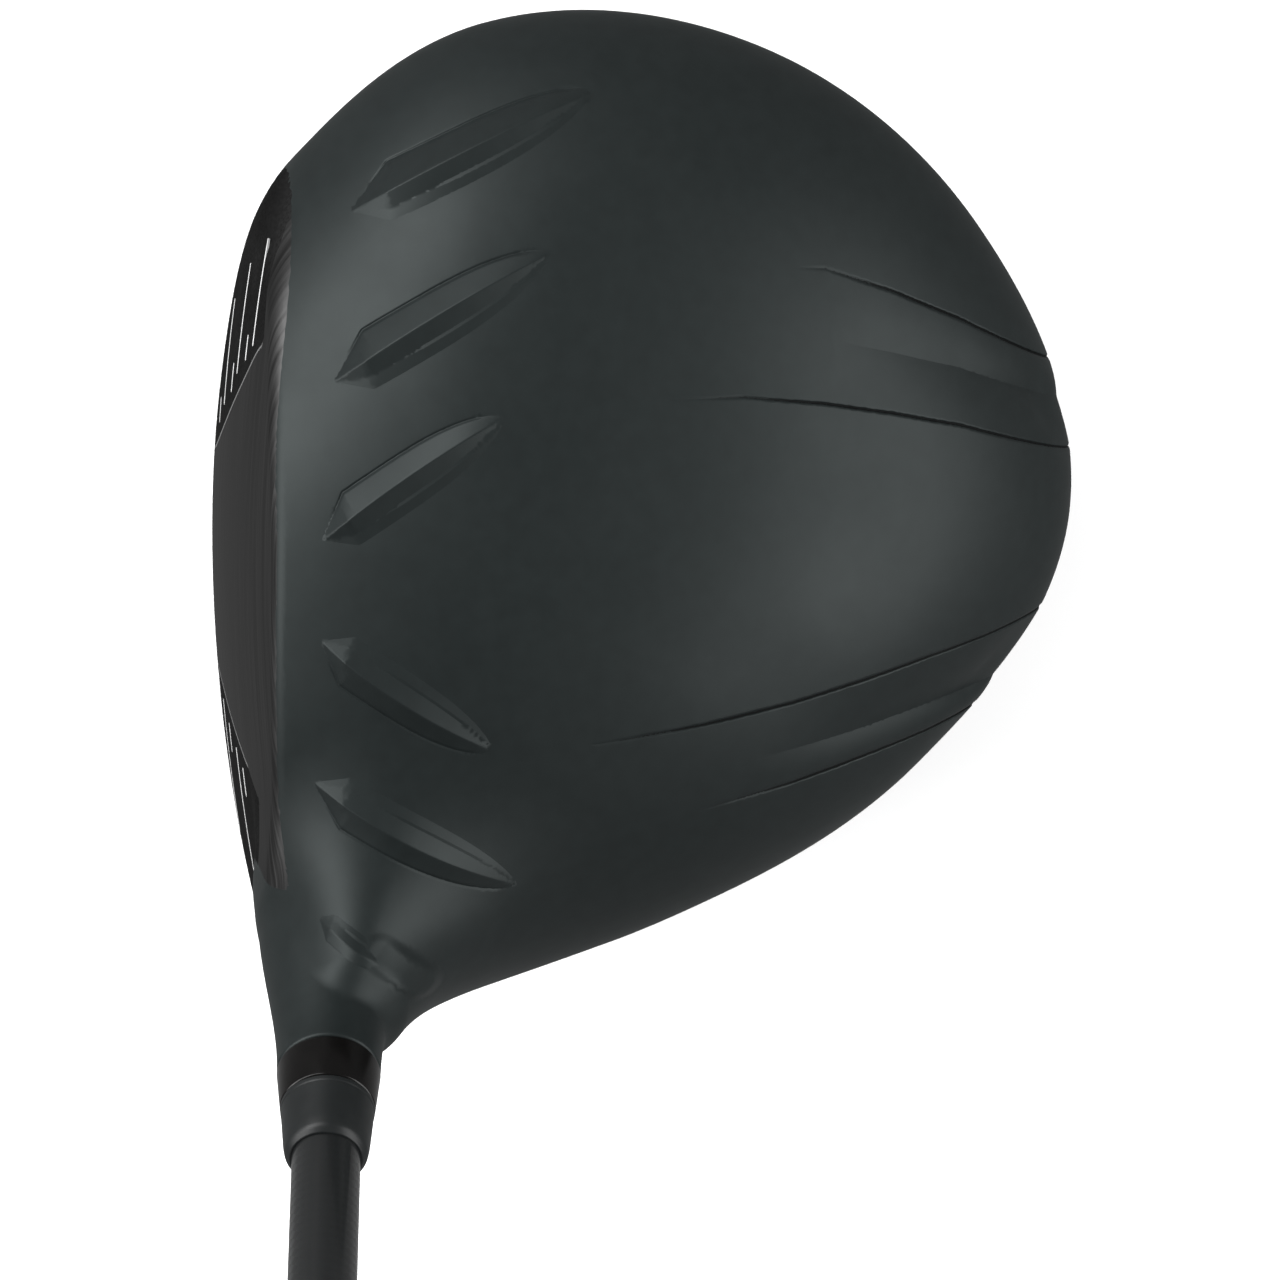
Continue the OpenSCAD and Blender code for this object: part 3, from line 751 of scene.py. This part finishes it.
def spin(name, profile, sides, closed=True, sharp=30):
    """A turned piece. Profile rows of (s, r) run up the outside and, if closed, down the inside;
    each of s and r may be one value or a value for each side."""
    turn = full_turn(sides)
    verts = np.concatenate([on_shaft(np.asarray(s, float) + 0 * turn, r, turn) for s, r in profile])
    rows = len(profile)
    j = np.arange(sides)
    quads = []
    for i in range(rows if closed else rows - 1):
        a, b = i * sides, (i + 1) % rows * sides
        quads.append(np.stack([a + j, a + (j + 1) % sides, b + (j + 1) % sides, b + j], 1))
    faces = np.concatenate(quads).tolist()
    if not closed:
        faces += [list(range(sides))[::-1], list(range((rows - 1) * sides, rows * sides))]
    piece = make_piece(name, verts, faces)
    piece.data.set_sharp_from_angle(angle=math.radians(sharp))
    return piece


def rounded(corners, radius=0.2, steps=3):
    """Rounds the corners of a closed profile; a corner may give its own radius third."""
    out = []
    count = len(corners)
    for i, corner in enumerate(corners):
        before = np.array(corners[i - 1][:2], float)
        here = np.array(corner[:2], float)
        after = np.array(corners[(i + 1) % count][:2], float)
        size = corner[2] if len(corner) > 2 else radius
        back, on = before - here, after - here
        reach = min(size, 0.45 * np.linalg.norm(back), 0.45 * np.linalg.norm(on))
        if reach < 0.02:
            out.append(tuple(here))
            continue
        start = here + back / np.linalg.norm(back) * reach
        end = here + on / np.linalg.norm(on) * reach
        for t in np.linspace(0, 1, steps + 1):
            out.append(tuple((1 - t) ** 2 * start + 2 * t * (1 - t) * here + t * t * end))
    return out


SHELF_S = 38.0
BORE_R = 5.55
SLEEVE_R = 5.5
SLEEVE_LOW_S = 39.5
COLLAR_TOP_S = 83.9
COLLAR_TOP_R = 6.3
FERRULE_TOP_S = 93.4
TIP_R = 4.55
TIP_S = 52.0
TIP_END_S = 135.0
BUTT_S = 1145.0
BUTT_R = 7.6
BUTT_BORE_R = 6.4
TIP_BORE_R = 2.6
GRIP_MOUTH_S = 879.0
GRIP_BUTT_R = 13.3
CAP_T = 3.98
VENT_R = 2.0
WRENCH_R = 5.3
SCREW_R = 2.5
SCREW_HOLE_R = 2.7
SCREW_HEAD_R = 4.3
HEAD_ROOM_R = 5.0
WASHER_S = 33.0
SCREW_HEAD_S = 28.0
SCREW_TIP_S = 50.0
BARREL_R = 7.35


def sole_s(r, turn):
    """How far up the axis the sole's skin lies, at r out from the axis."""
    low, high = np.full(len(turn), -4.0), np.full(len(turn), 20.0)
    for _ in range(24):
        middle = (low + high) / 2
        outside = head_field(on_shaft(middle, r, turn), False) > 0
        low, high = np.where(outside, middle, low), np.where(outside, high, middle)
    return high


def build_barrel():
    sides = 96
    turn = full_turn(sides)
    outer_low, inner_low = sole_s(BARREL_R, turn), sole_s(WRENCH_R, turn)
    profile = [(outer_low + 0.1, BARREL_R), (60, BARREL_R), (66, 6.5), (70, LIP_R - 0.02),
               (RIM_S - 0.15, LIP_R - 0.02), (RIM_S, LIP_R - 0.15), (RIM_S, BORE_R + 0.25),
               (RIM_S - 0.25, BORE_R), (SHELF_S, BORE_R), (SHELF_S, SCREW_HOLE_R + 0.2),
               (SHELF_S - 0.2, SCREW_HOLE_R), (SHELF_S - 4, SCREW_HOLE_R), (SHELF_S - 4, HEAD_ROOM_R),
               (27, HEAD_ROOM_R), (27, WRENCH_R), (inner_low + 0.3, WRENCH_R),
               (inner_low + 0.05, WRENCH_R + 0.3), (outer_low, BARREL_R - 0.12)]
    return spin("hosel_barrel", profile, sides)


def build_adapter():
    """The sleeve with its groove, and the collar that stands on the neck's rim."""
    low = SLEEVE_LOW_S
    profile = [(low, 3.1, 0.3), (low, 4.9, 0.1), (low + 0.6, SLEEVE_R, 0.1),
               (41.4, SLEEVE_R, 0.02), (41.6, SLEEVE_R - 0.25, 0.02), (42.6, SLEEVE_R - 0.25, 0.02),
               (42.8, SLEEVE_R, 0.02), (RIM_S - 0.6, SLEEVE_R, 0.02), (RIM_S - 0.5, SLEEVE_R - 0.2, 0.02),
               (RIM_S + 0.02, SLEEVE_R - 0.2, 0.02), (RIM_S + 0.02, RIM_R - 0.2, 0.02),
               (RIM_S + 0.3, RIM_R, 0.15), (COLLAR_TOP_S - 0.12, COLLAR_TOP_R + 0.04, 0.15),
               (COLLAR_TOP_S, COLLAR_TOP_R - 0.12, 0.02), (COLLAR_TOP_S, TIP_R, 0.02),
               (TIP_S - 1, TIP_R, 0.02), (TIP_S - 1, SCREW_R + 0.03, 0.02),
               (low + 0.4, SCREW_R + 0.03, 0.02)]
    return spin("adapter_sleeve_turned", rounded(profile), 96)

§

> _Exercise objective_
Nothing should be changed: write out all of the data as is.

> _Response to this task_
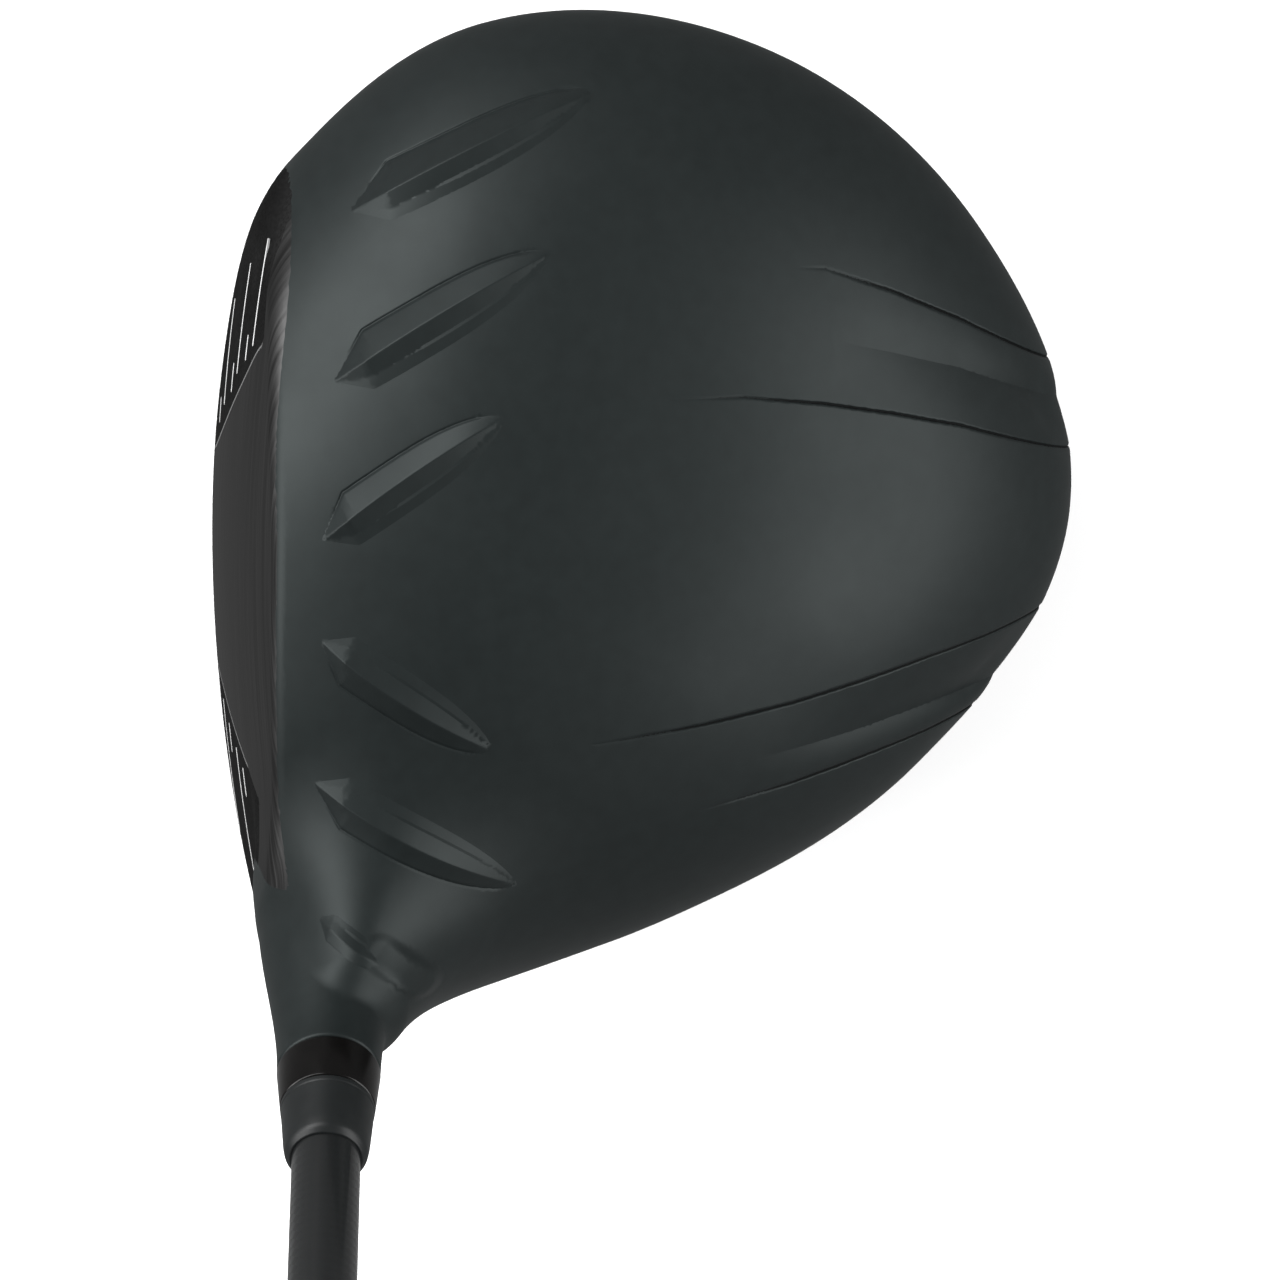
Continue the OpenSCAD and Blender code for this object: part 3, from line 751 of scene.py. This part finishes it.
def spin(name, profile, sides, closed=True, sharp=30):
    """A turned piece. Profile rows of (s, r) run up the outside and, if closed, down the inside;
    each of s and r may be one value or a value for each side."""
    turn = full_turn(sides)
    verts = np.concatenate([on_shaft(np.asarray(s, float) + 0 * turn, r, turn) for s, r in profile])
    rows = len(profile)
    j = np.arange(sides)
    quads = []
    for i in range(rows if closed else rows - 1):
        a, b = i * sides, (i + 1) % rows * sides
        quads.append(np.stack([a + j, a + (j + 1) % sides, b + (j + 1) % sides, b + j], 1))
    faces = np.concatenate(quads).tolist()
    if not closed:
        faces += [list(range(sides))[::-1], list(range((rows - 1) * sides, rows * sides))]
    piece = make_piece(name, verts, faces)
    piece.data.set_sharp_from_angle(angle=math.radians(sharp))
    return piece


def rounded(corners, radius=0.2, steps=3):
    """Rounds the corners of a closed profile; a corner may give its own radius third."""
    out = []
    count = len(corners)
    for i, corner in enumerate(corners):
        before = np.array(corners[i - 1][:2], float)
        here = np.array(corner[:2], float)
        after = np.array(corners[(i + 1) % count][:2], float)
        size = corner[2] if len(corner) > 2 else radius
        back, on = before - here, after - here
        reach = min(size, 0.45 * np.linalg.norm(back), 0.45 * np.linalg.norm(on))
        if reach < 0.02:
            out.append(tuple(here))
            continue
        start = here + back / np.linalg.norm(back) * reach
        end = here + on / np.linalg.norm(on) * reach
        for t in np.linspace(0, 1, steps + 1):
            out.append(tuple((1 - t) ** 2 * start + 2 * t * (1 - t) * here + t * t * end))
    return out


SHELF_S = 38.0
BORE_R = 5.55
SLEEVE_R = 5.5
SLEEVE_LOW_S = 39.5
COLLAR_TOP_S = 83.9
COLLAR_TOP_R = 6.3
FERRULE_TOP_S = 93.4
TIP_R = 4.55
TIP_S = 52.0
TIP_END_S = 135.0
BUTT_S = 1145.0
BUTT_R = 7.6
BUTT_BORE_R = 6.4
TIP_BORE_R = 2.6
GRIP_MOUTH_S = 879.0
GRIP_BUTT_R = 13.3
CAP_T = 3.98
VENT_R = 2.0
WRENCH_R = 5.3
SCREW_R = 2.5
SCREW_HOLE_R = 2.7
SCREW_HEAD_R = 4.3
HEAD_ROOM_R = 5.0
WASHER_S = 33.0
SCREW_HEAD_S = 28.0
SCREW_TIP_S = 50.0
BARREL_R = 7.35


def sole_s(r, turn):
    """How far up the axis the sole's skin lies, at r out from the axis."""
    low, high = np.full(len(turn), -4.0), np.full(len(turn), 20.0)
    for _ in range(24):
        middle = (low + high) / 2
        outside = head_field(on_shaft(middle, r, turn), False) > 0
        low, high = np.where(outside, middle, low), np.where(outside, high, middle)
    return high


def build_barrel():
    sides = 96
    turn = full_turn(sides)
    outer_low, inner_low = sole_s(BARREL_R, turn), sole_s(WRENCH_R, turn)
    profile = [(outer_low + 0.1, BARREL_R), (60, BARREL_R), (66, 6.5), (70, LIP_R - 0.02),
               (RIM_S - 0.15, LIP_R - 0.02), (RIM_S, LIP_R - 0.15), (RIM_S, BORE_R + 0.25),
               (RIM_S - 0.25, BORE_R), (SHELF_S, BORE_R), (SHELF_S, SCREW_HOLE_R + 0.2),
               (SHELF_S - 0.2, SCREW_HOLE_R), (SHELF_S - 4, SCREW_HOLE_R), (SHELF_S - 4, HEAD_ROOM_R),
               (27, HEAD_ROOM_R), (27, WRENCH_R), (inner_low + 0.3, WRENCH_R),
               (inner_low + 0.05, WRENCH_R + 0.3), (outer_low, BARREL_R - 0.12)]
    return spin("hosel_barrel", profile, sides)


def build_adapter():
    """The sleeve with its groove, and the collar that stands on the neck's rim."""
    low = SLEEVE_LOW_S
    profile = [(low, 3.1, 0.3), (low, 4.9, 0.1), (low + 0.6, SLEEVE_R, 0.1),
               (41.4, SLEEVE_R, 0.02), (41.6, SLEEVE_R - 0.25, 0.02), (42.6, SLEEVE_R - 0.25, 0.02),
               (42.8, SLEEVE_R, 0.02), (RIM_S - 0.6, SLEEVE_R, 0.02), (RIM_S - 0.5, SLEEVE_R - 0.2, 0.02),
               (RIM_S + 0.02, SLEEVE_R - 0.2, 0.02), (RIM_S + 0.02, RIM_R - 0.2, 0.02),
               (RIM_S + 0.3, RIM_R, 0.15), (COLLAR_TOP_S - 0.12, COLLAR_TOP_R + 0.04, 0.15),
               (COLLAR_TOP_S, COLLAR_TOP_R - 0.12, 0.02), (COLLAR_TOP_S, TIP_R, 0.02),
               (TIP_S - 1, TIP_R, 0.02), (TIP_S - 1, SCREW_R + 0.03, 0.02),
               (low + 0.4, SCREW_R + 0.03, 0.02)]
    return spin("adapter_sleeve_turned", rounded(profile), 96)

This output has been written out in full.